Die interreligiöse Organisation Religions for Peace ist ein wichtiger Partner des Auswärtigen Amts geworden. Wie arbeiten Sie zusammen?
Religions for Peace hat ein weltweites Netzwerk an Religionsvertretern und Interreligiösen Räten, die in ihren Ländern tolle Arbeit unter oft schwierigen Bedingungen leisten. Es ist für uns wichtig, diese Akteure und ihre friedens- und gesellschaftspolitische Arbeit kennenzulernen und mit ihnen zusammenzuarbeiten.

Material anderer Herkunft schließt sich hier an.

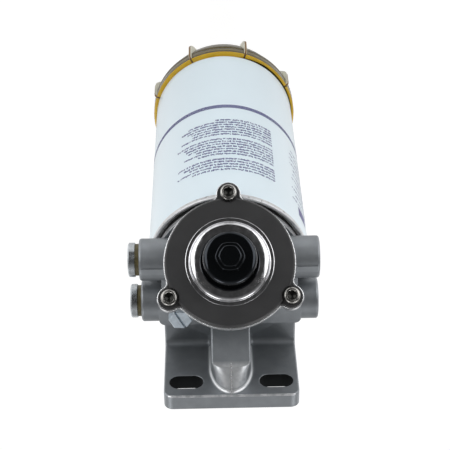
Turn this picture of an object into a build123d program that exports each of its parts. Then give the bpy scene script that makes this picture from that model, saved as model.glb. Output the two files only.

Warum sind gerade Frauen so wichtig in Friedensprozessen – und verstärkt sich dieser Aspekt in Bezug auf Religion?
Haben Sie die allgemeine Debatte der Vereinten Nationen in diesem Jahr per Live-Stream verfolgt? Da konnte man schnell den Eindruck bekommen, man hätte ein Déjà Vu. Zu sehen gab es eine endlose Reihe schwarzer Anzüge. 20 Jahre nach Verabschiedung der UN-Resolution 1325 und 25 Jahre nach der Erklärung von Peking sind Frauenstimmen in der Diplomatie, der Politik, aber auch in der Wirtschaft und im religiösen Kontext immer noch unterrepräsentiert. Dabei wissen wir, dass Frauen sich auf der ganzen Welt für Frieden und Menschenrechte einsetzen und Frieden stabiler ist, wenn sie an Konfliktlösungen beteiligt werden. Frauen des Glaubens stehen häufig an der Spitze des sozialen Engagements, der Vermittlung und der Konfliktlösung, doch sie werden allzu oft nicht an ihren Ideen oder ihrem Engagement gemessen, sondern an Stereotypen und Klischees. Dabei bräuchten wir ihre Sicht und ihre Kompetenzen – auch und gerade in Führungsfunktionen.
Welche Frauen haben Sie in dieser Hinsicht besonders beeindruckt?
Bei der Münchner Sicherheitskonferenz dieses Jahr hatte ich die Gelegenheit, mit Hamsatu Allamin zu sprechen. Sie stammt aus Nigeria. Seitdem ihr ältester Sohn von Boko Haram entführt wurde, engagiert sie sich als Friedensaktivistin und kümmert sich um Opfer der Gewalt Boko Harams. Sie sucht gleichzeitig das Gespräch mit ehemaligen Kämpfern. Sie ist eine der Frauen, die überzeugt sind, dass Religion eine Inspiration für Frieden und Zusammenhalt ist, nicht für Hass und Ausgrenzung.